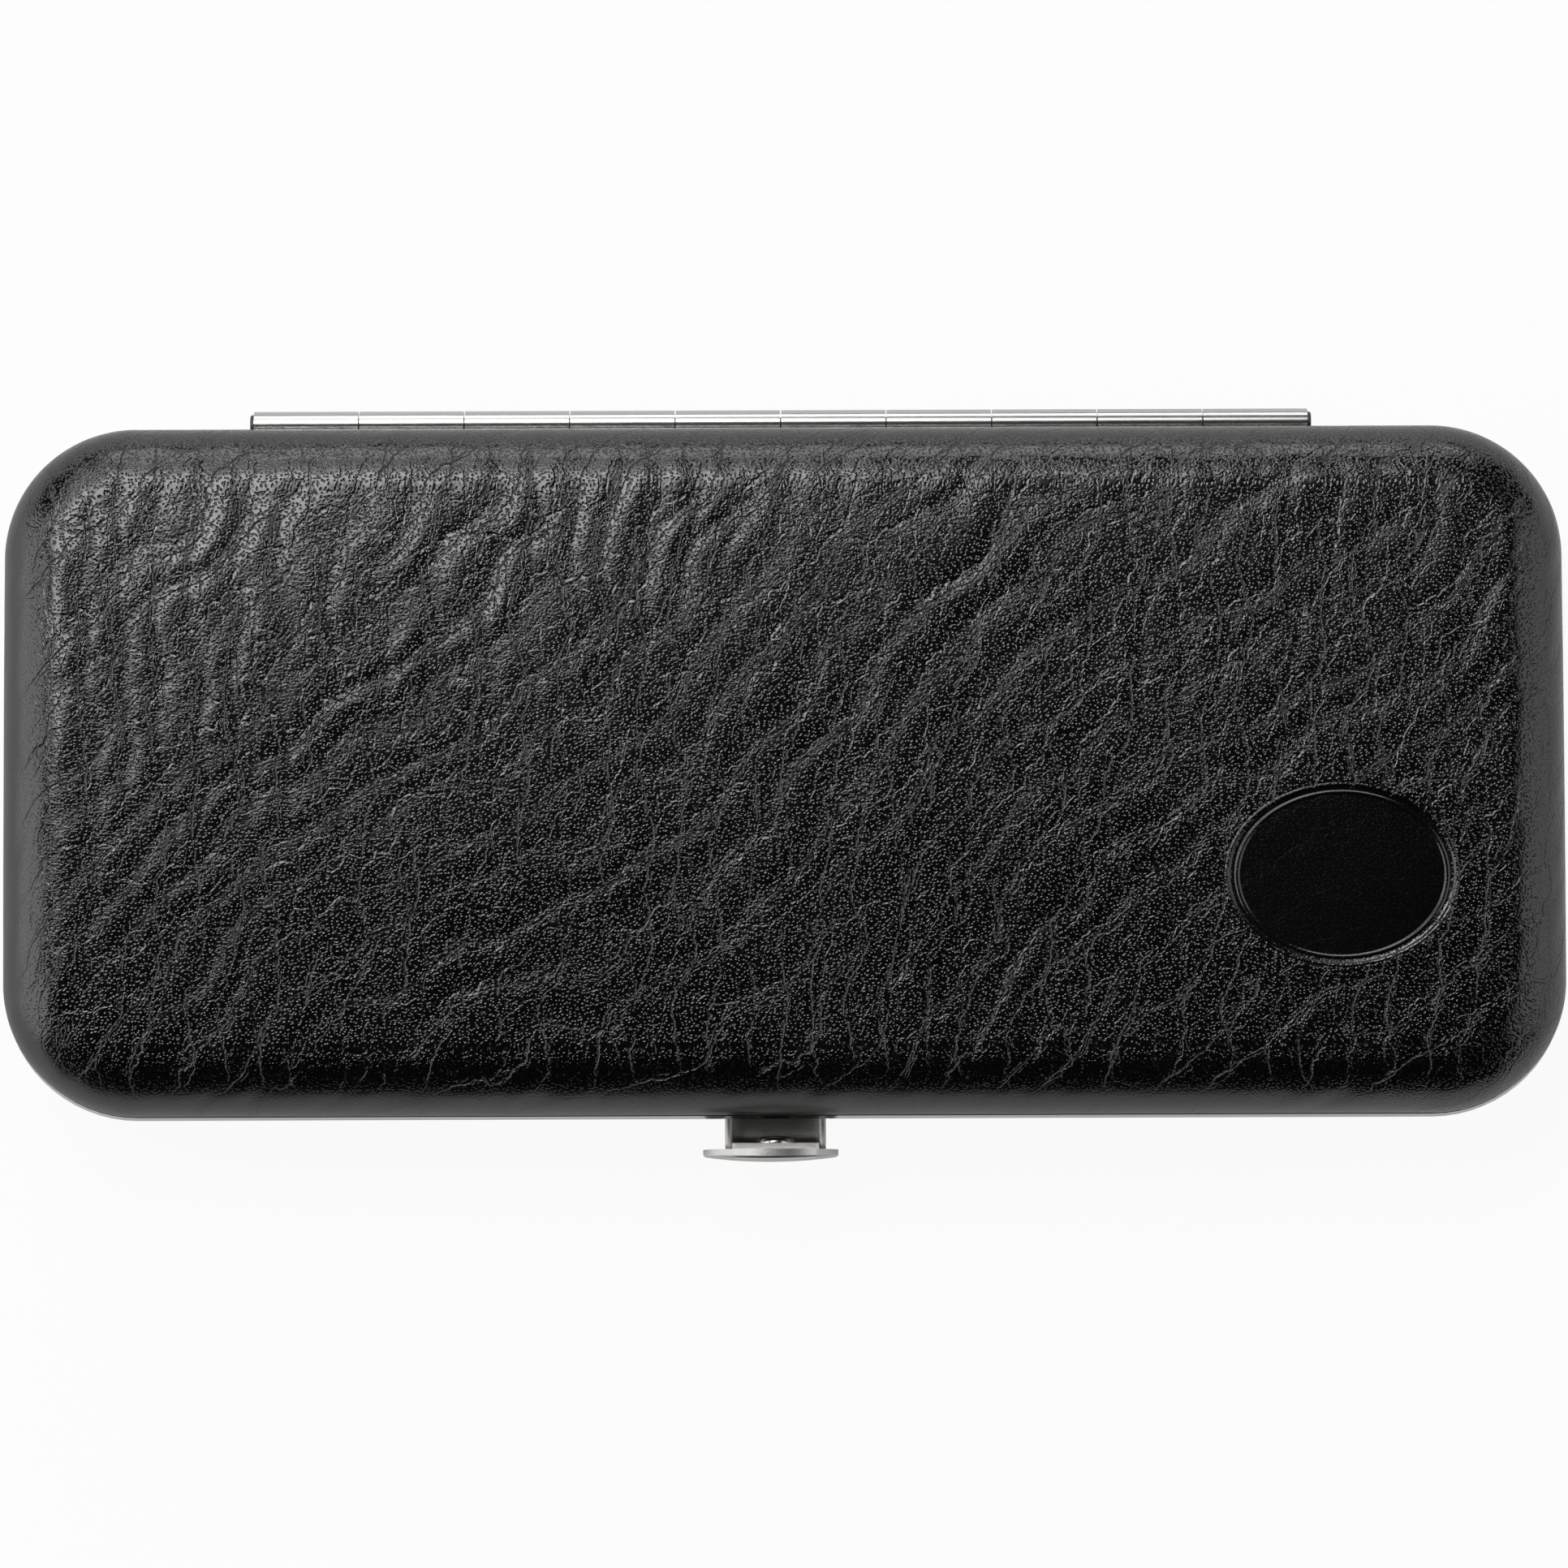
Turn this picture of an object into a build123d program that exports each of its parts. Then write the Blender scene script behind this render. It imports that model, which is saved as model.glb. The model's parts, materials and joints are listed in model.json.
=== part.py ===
from build123d import *
import os
from math import cos, radians, sin, sqrt, tan

os.makedirs("parts", exist_ok=True)

# A hard-shell manicure case covered in leather, with its tools inside. Sizes are in millimetres.
# X runs along the case, Y points to the hinge, Z is up, and the origin is the middle of the underside.

# Case
case_length = 145.0
case_width = 64.0
corner_radius = 12.2
base_height = 10.0
lid_height = 11.0
crown_rise = 1.2
base_edge_radius = 4.5
lid_edge_radius = 6.0
parting_gap = 0.2

# Layers, from the outside in
leather_thickness = 1.0
padding_side = 0.4
padding_top = 1.0
shell_thickness = 0.6
lining_thickness = 0.7

# Metal rims that cover the cut edges and hold the lining
rim_gauge = 0.5
rim_proud = 0.3
rim_bevel = 0.24
rim_bevel_depth = 0.38
rim_depth = 3.5

# Hinge along the back
knuckle_count = 10
knuckle_pitch = 9.89
knuckle_gap = 0.12
knuckle_radius = 1.3
hinge_offset = 0.9
hinge_middle = -0.2
hinge_relief = 0.2
pin_radius = 0.6
running_clearance = 0.05
seat_clearance = 0.02
pin_head_radius = 1.0
pin_head = 0.3

# Catch at the front
catch_middle = -0.9
lever_width = 9.4
lever_gauge = 0.6
cheek_gauge = 0.65
cheek_top = 9.7
lever_clearance = 0.3
catch_reach = 3.2
catch_pin_inset = 5.5
catch_pin_height = 7.6
web_height = 6.1
catch_travel = 10.0
tab_height = 5.2
hook_width = 5.0
hook_back = 1.5
hook_height = 13.2
nose_length = 0.8
nose_clearance = 0.12
plate_width = 12.6
plate_height = 7.4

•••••

Exercise: Return exactly the lines that run from the top of the listing above to the line containing "pin_head = 0.3", please, keeping both end lines and leaving out everything else.

Solution to this task:
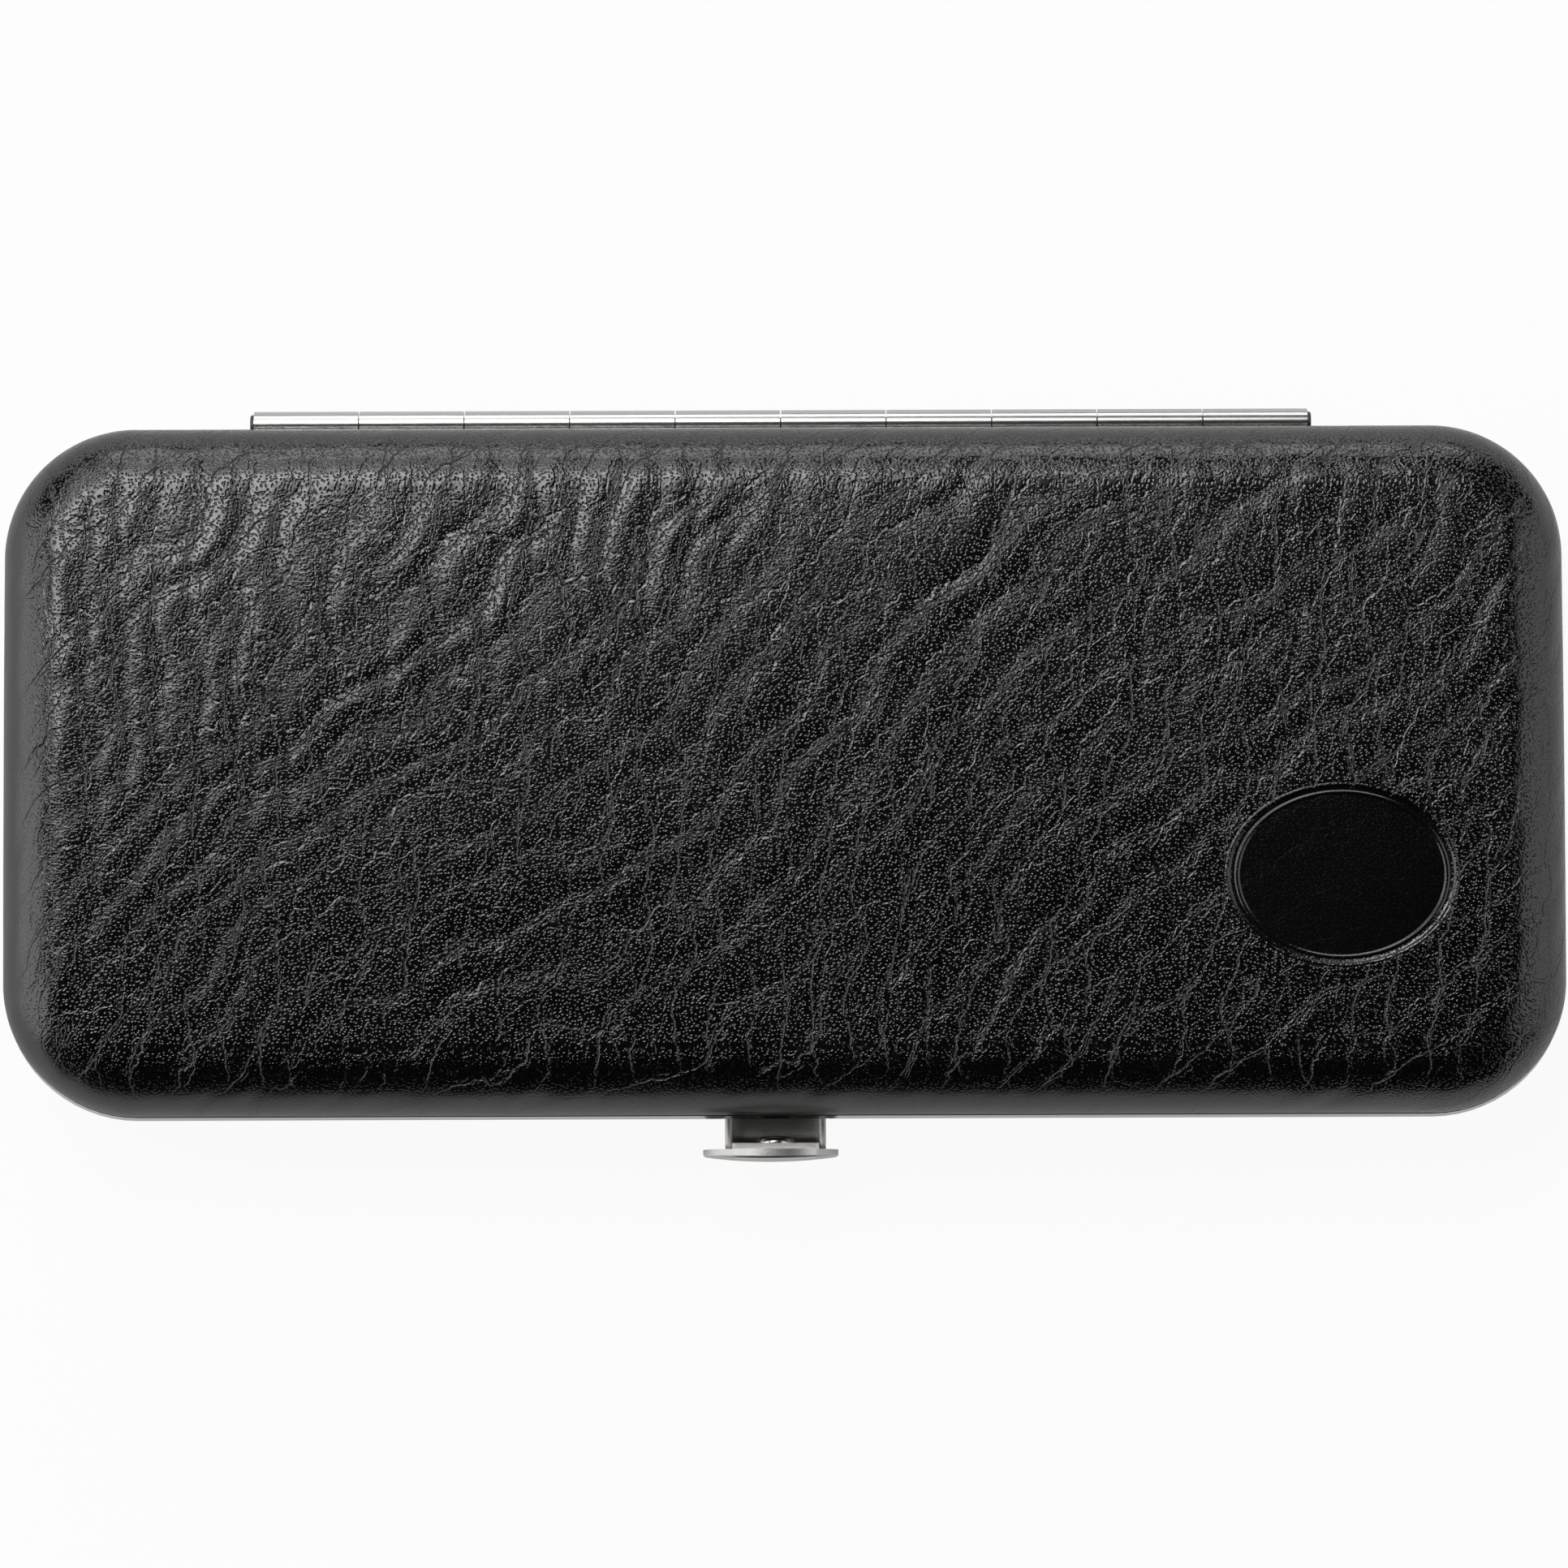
Turn this picture of an object into a build123d program that exports each of its parts. Then write the Blender scene script behind this render. It imports that model, which is saved as model.glb. The model's parts, materials and joints are listed in model.json.
=== part.py ===
from build123d import *
import os
from math import cos, radians, sin, sqrt, tan

os.makedirs("parts", exist_ok=True)

# A hard-shell manicure case covered in leather, with its tools inside. Sizes are in millimetres.
# X runs along the case, Y points to the hinge, Z is up, and the origin is the middle of the underside.

# Case
case_length = 145.0
case_width = 64.0
corner_radius = 12.2
base_height = 10.0
lid_height = 11.0
crown_rise = 1.2
base_edge_radius = 4.5
lid_edge_radius = 6.0
parting_gap = 0.2

# Layers, from the outside in
leather_thickness = 1.0
padding_side = 0.4
padding_top = 1.0
shell_thickness = 0.6
lining_thickness = 0.7

# Metal rims that cover the cut edges and hold the lining
rim_gauge = 0.5
rim_proud = 0.3
rim_bevel = 0.24
rim_bevel_depth = 0.38
rim_depth = 3.5

# Hinge along the back
knuckle_count = 10
knuckle_pitch = 9.89
knuckle_gap = 0.12
knuckle_radius = 1.3
hinge_offset = 0.9
hinge_middle = -0.2
hinge_relief = 0.2
pin_radius = 0.6
running_clearance = 0.05
seat_clearance = 0.02
pin_head_radius = 1.0
pin_head = 0.3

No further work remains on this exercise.